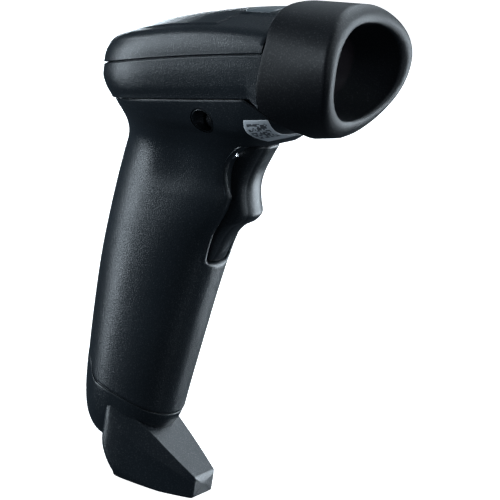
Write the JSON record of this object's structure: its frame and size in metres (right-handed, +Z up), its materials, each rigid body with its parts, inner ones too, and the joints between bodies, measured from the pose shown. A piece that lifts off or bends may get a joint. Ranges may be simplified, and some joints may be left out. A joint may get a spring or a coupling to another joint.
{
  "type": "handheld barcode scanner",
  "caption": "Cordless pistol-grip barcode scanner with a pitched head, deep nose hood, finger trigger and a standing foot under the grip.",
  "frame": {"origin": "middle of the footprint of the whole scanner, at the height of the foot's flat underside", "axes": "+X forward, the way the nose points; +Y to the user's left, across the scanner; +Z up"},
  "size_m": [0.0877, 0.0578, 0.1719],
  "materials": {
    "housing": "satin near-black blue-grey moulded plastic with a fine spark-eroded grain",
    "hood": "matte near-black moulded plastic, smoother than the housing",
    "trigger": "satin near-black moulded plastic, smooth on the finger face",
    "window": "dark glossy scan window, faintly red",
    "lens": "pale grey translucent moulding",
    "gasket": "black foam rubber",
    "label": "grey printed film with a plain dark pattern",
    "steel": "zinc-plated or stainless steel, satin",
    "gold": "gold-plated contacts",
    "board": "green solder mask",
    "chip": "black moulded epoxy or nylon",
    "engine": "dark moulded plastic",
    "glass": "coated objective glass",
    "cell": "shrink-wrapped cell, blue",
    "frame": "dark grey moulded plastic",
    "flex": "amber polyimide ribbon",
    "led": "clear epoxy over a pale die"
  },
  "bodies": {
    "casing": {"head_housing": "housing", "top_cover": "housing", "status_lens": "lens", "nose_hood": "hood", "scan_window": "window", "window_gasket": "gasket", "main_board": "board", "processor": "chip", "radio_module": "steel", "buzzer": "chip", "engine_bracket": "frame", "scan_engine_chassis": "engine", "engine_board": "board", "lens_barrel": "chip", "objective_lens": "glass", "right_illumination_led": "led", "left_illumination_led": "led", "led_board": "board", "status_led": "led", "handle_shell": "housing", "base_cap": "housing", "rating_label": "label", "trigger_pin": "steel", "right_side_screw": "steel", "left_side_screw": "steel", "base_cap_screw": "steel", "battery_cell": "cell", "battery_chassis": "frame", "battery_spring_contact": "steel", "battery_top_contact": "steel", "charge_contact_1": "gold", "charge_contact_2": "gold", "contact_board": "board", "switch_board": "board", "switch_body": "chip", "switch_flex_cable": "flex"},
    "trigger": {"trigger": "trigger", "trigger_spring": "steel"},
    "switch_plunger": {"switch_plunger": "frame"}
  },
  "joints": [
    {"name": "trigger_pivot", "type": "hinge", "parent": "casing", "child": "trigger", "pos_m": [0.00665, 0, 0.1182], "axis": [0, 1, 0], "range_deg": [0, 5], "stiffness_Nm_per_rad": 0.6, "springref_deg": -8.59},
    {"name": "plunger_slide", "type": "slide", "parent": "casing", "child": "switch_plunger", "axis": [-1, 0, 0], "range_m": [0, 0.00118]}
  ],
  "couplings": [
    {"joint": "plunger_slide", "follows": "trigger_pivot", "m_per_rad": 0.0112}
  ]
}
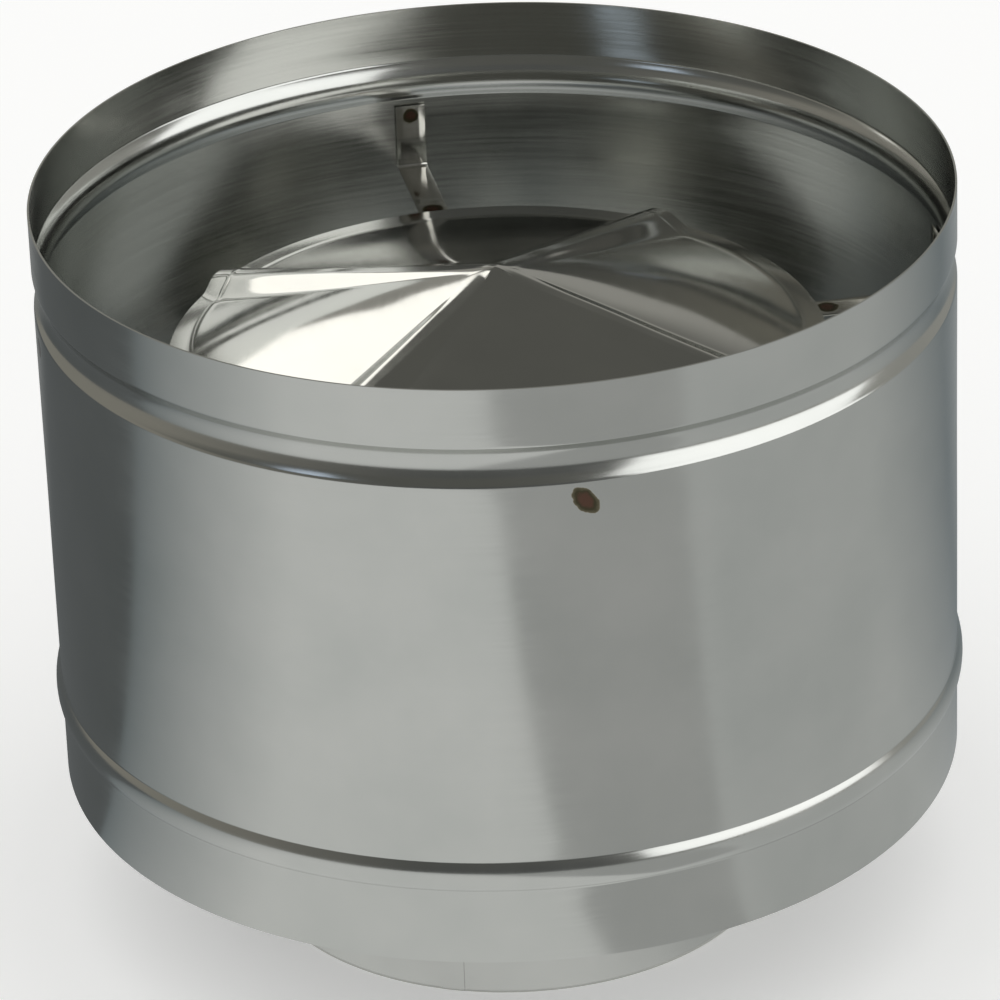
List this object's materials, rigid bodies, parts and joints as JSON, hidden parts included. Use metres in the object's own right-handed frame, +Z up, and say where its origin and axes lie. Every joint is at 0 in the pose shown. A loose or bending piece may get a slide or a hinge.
----------------
GIVEN REQUEST: Write out all of the records once more, exactly.

ANSWER TO THE TASK:
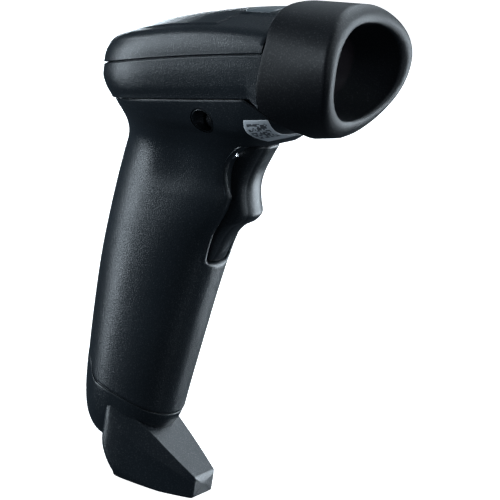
Write the JSON record of this object's structure: its frame and size in metres (right-handed, +Z up), its materials, each rigid body with its parts, inner ones too, and the joints between bodies, measured from the pose shown. A piece that lifts off or bends may get a joint. Ranges may be simplified, and some joints may be left out. A joint may get a spring or a coupling to another joint.
{
  "type": "handheld barcode scanner",
  "caption": "Cordless pistol-grip barcode scanner with a pitched head, deep nose hood, finger trigger and a standing foot under the grip.",
  "frame": {"origin": "middle of the footprint of the whole scanner, at the height of the foot's flat underside", "axes": "+X forward, the way the nose points; +Y to the user's left, across the scanner; +Z up"},
  "size_m": [0.0877, 0.0578, 0.1719],
  "materials": {
    "housing": "satin near-black blue-grey moulded plastic with a fine spark-eroded grain",
    "hood": "matte near-black moulded plastic, smoother than the housing",
    "trigger": "satin near-black moulded plastic, smooth on the finger face",
    "window": "dark glossy scan window, faintly red",
    "lens": "pale grey translucent moulding",
    "gasket": "black foam rubber",
    "label": "grey printed film with a plain dark pattern",
    "steel": "zinc-plated or stainless steel, satin",
    "gold": "gold-plated contacts",
    "board": "green solder mask",
    "chip": "black moulded epoxy or nylon",
    "engine": "dark moulded plastic",
    "glass": "coated objective glass",
    "cell": "shrink-wrapped cell, blue",
    "frame": "dark grey moulded plastic",
    "flex": "amber polyimide ribbon",
    "led": "clear epoxy over a pale die"
  },
  "bodies": {
    "casing": {"head_housing": "housing", "top_cover": "housing", "status_lens": "lens", "nose_hood": "hood", "scan_window": "window", "window_gasket": "gasket", "main_board": "board", "processor": "chip", "radio_module": "steel", "buzzer": "chip", "engine_bracket": "frame", "scan_engine_chassis": "engine", "engine_board": "board", "lens_barrel": "chip", "objective_lens": "glass", "right_illumination_led": "led", "left_illumination_led": "led", "led_board": "board", "status_led": "led", "handle_shell": "housing", "base_cap": "housing", "rating_label": "label", "trigger_pin": "steel", "right_side_screw": "steel", "left_side_screw": "steel", "base_cap_screw": "steel", "battery_cell": "cell", "battery_chassis": "frame", "battery_spring_contact": "steel", "battery_top_contact": "steel", "charge_contact_1": "gold", "charge_contact_2": "gold", "contact_board": "board", "switch_board": "board", "switch_body": "chip", "switch_flex_cable": "flex"},
    "trigger": {"trigger": "trigger", "trigger_spring": "steel"},
    "switch_plunger": {"switch_plunger": "frame"}
  },
  "joints": [
    {"name": "trigger_pivot", "type": "hinge", "parent": "casing", "child": "trigger", "pos_m": [0.00665, 0, 0.1182], "axis": [0, 1, 0], "range_deg": [0, 5], "stiffness_Nm_per_rad": 0.6, "springref_deg": -8.59},
    {"name": "plunger_slide", "type": "slide", "parent": "casing", "child": "switch_plunger", "axis": [-1, 0, 0], "range_m": [0, 0.00118]}
  ],
  "couplings": [
    {"joint": "plunger_slide", "follows": "trigger_pivot", "m_per_rad": 0.0112}
  ]
}
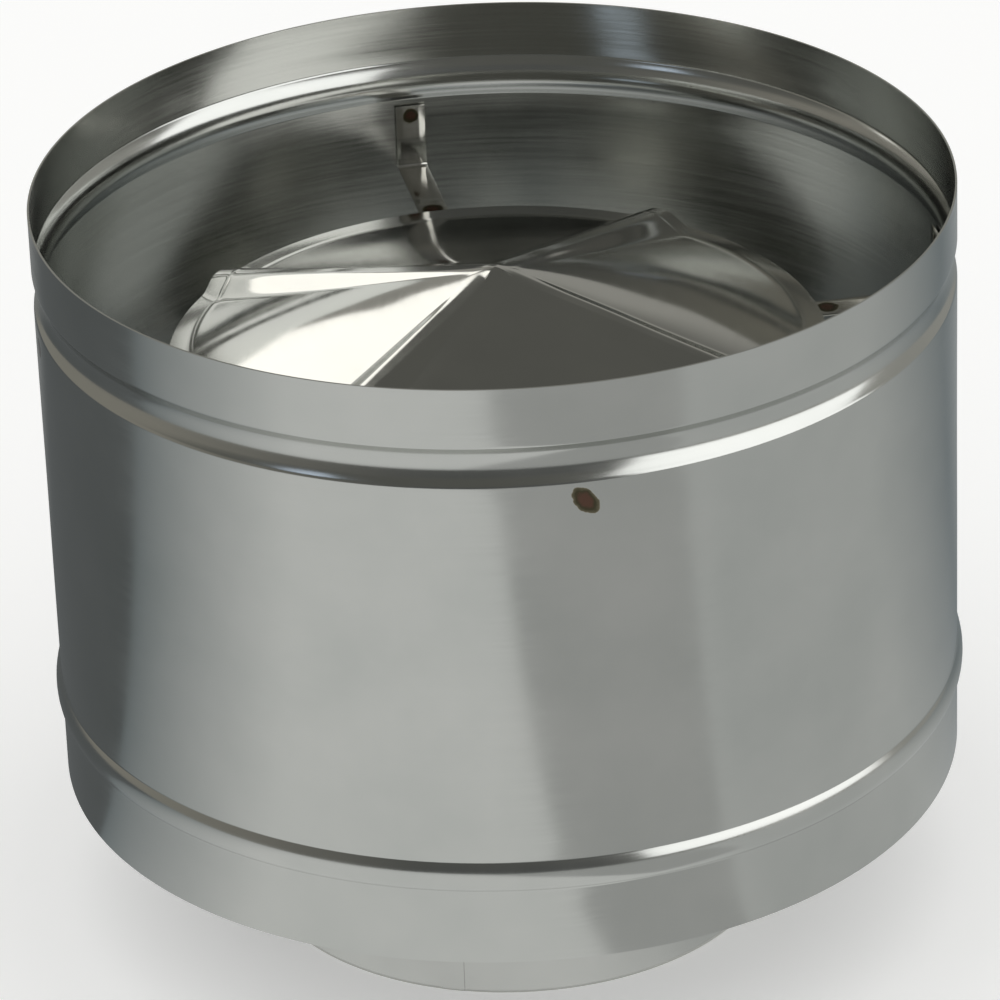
List this object's materials, rigid bodies, parts and joints as JSON, hidden parts included. Use metres in the object's own right-handed frame, +Z up, and say where its origin and axes lie. Every joint is at 0 in the pose shown. A loose or bending piece may get a slide or a hinge.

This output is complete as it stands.